Thanks Stephen. I've never heard of the book but it sounds interesting.

And thanks Eliza for the compliment. I've always found this story particularly compelling. Although Lana and Cheryl had a tempestuous relationship, she defended her mother, when they thought she was in danger. That must have been particularly hard on Cheryl, particularly after years of sexual abuse by Lex Barker.
Bearded Lady said…
Great post. Funny how murderes always use that old "he ran at the blade" excuse. If I saw a big knife coming at me then the last thing on my mind would be to fling my body onto it.

And that picture of Johnny Stompanato cracks me up.
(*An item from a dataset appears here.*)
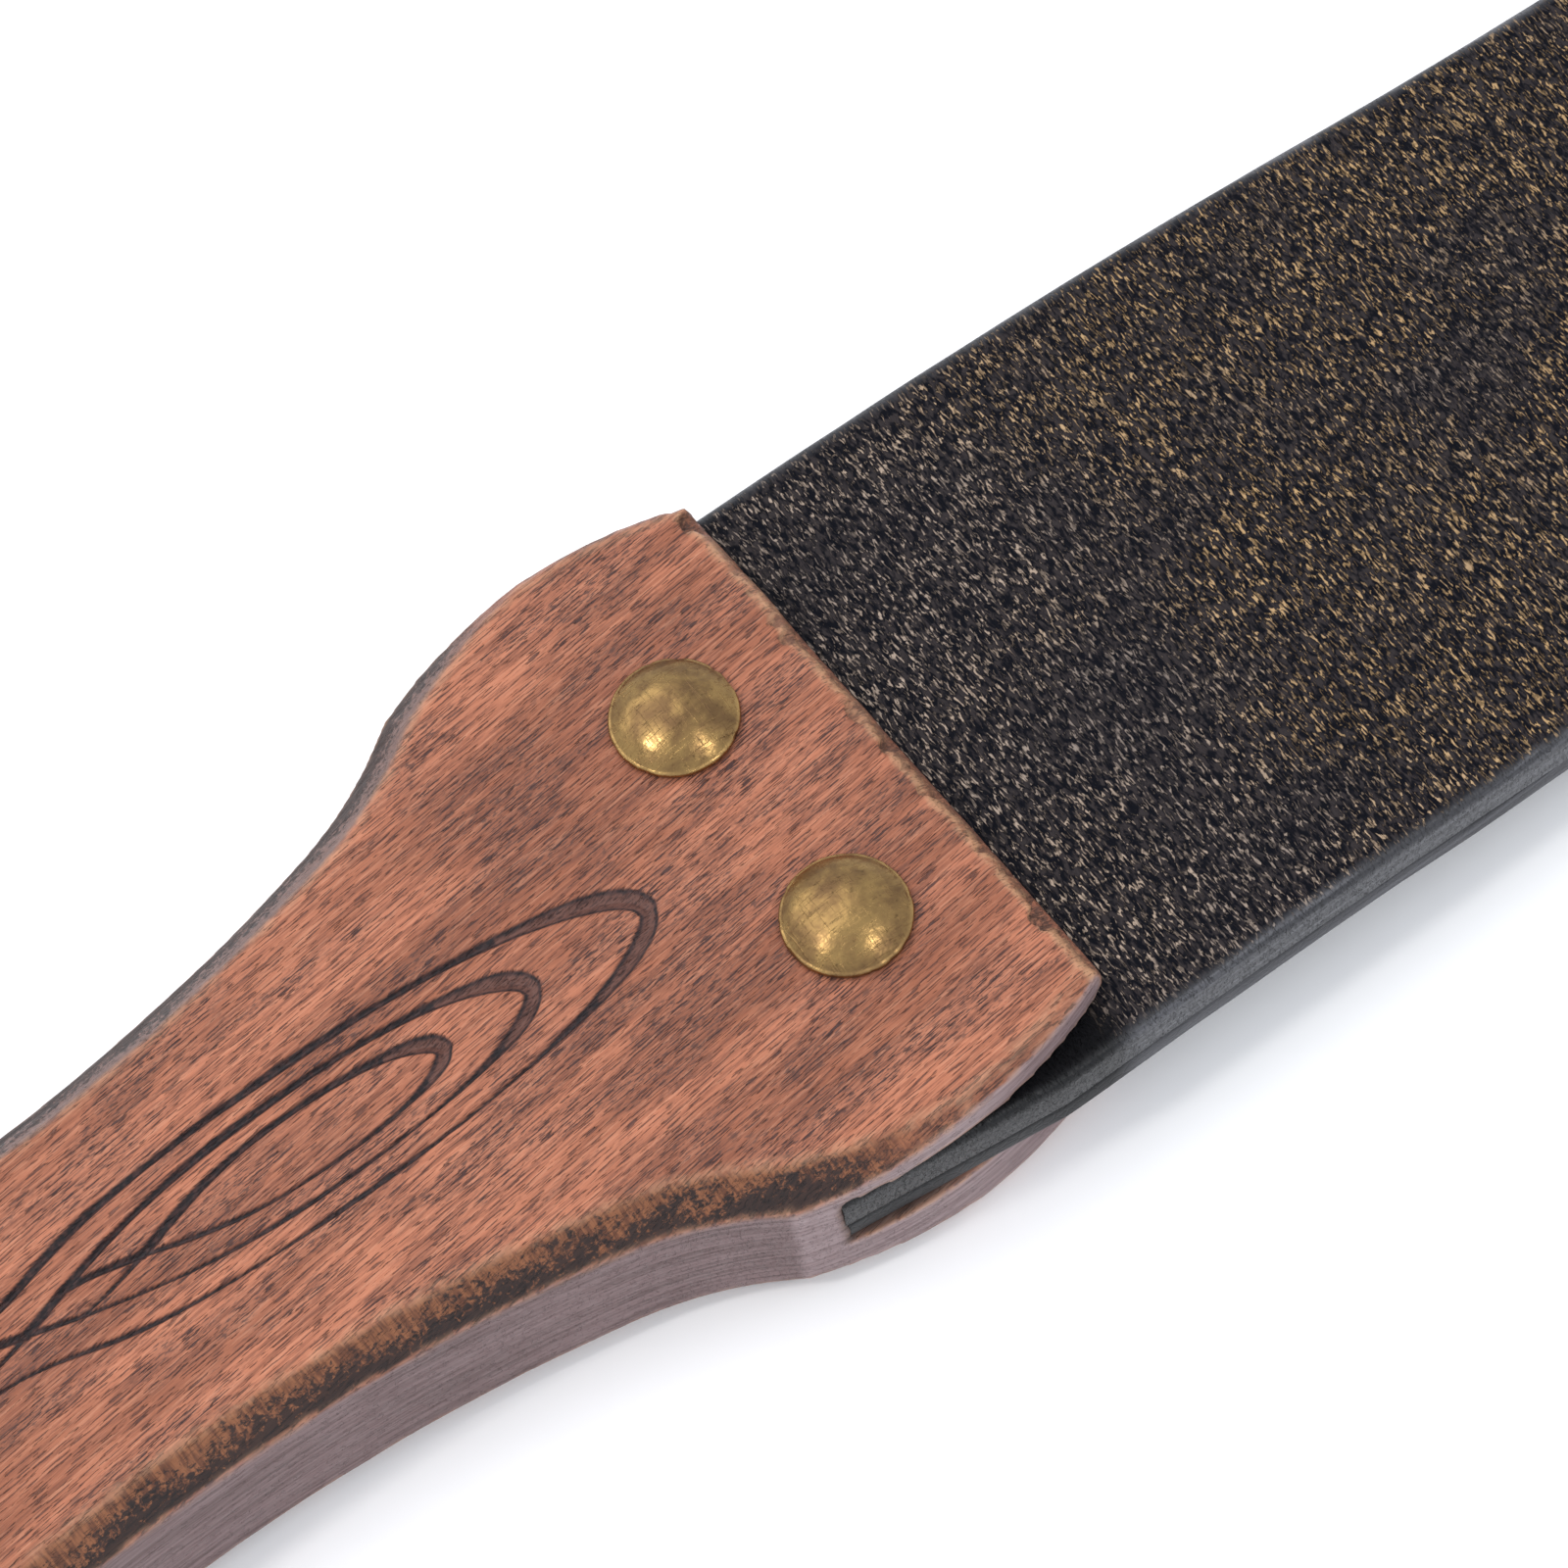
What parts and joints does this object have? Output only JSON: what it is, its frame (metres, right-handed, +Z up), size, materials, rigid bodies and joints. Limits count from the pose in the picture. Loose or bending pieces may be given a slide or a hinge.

He is such a caricature of the swarmy playboy!
Rover said…
Lana Turner's life was like Marilyn Monroe's in many ways - a troubled childhood going from foster home to foster home, the beautiful blonde girl being discovered by Hollywood, a series of troubled relationships with abusive men.

A very 1950's Hollywood story.
I agree Caroline, the only difference between Lana and Marilyn was that Lana was a survivor whereas I don't think that Marilyn ever got over her displacement or the fear that she would end up like her own mother. I think it weighed on her and being used by the Kennedys (among others, I include the Strasbergs in this)destroyed her, although I've always thought that Marilyn didn't mean to die that night.
Poor Cheryl. I feel so sorry for her.
Apart from Johnny, I think the true victim in all this was Cheryl. After finding out about the abuse that Cheryl suffered at the hands of Lex Barker, Lana should have been more attentive as a mother, or at least tried to get Cheryl help. She certainly shouldn't have brought someone like Johnny Stompanato into their lives.
Anonymous said…
Ross Hunter told Columnist Shirley eder from Detroit that during the Press Junkets tour for "Imitation of Life" Lana Turner received death threats and was even Shot at! and he said the only reason he hired her was because of the Stamponato case, he said no one would touch her and he thought it would sell tickets...
John said…
Stompanato was not so much killed as flushed.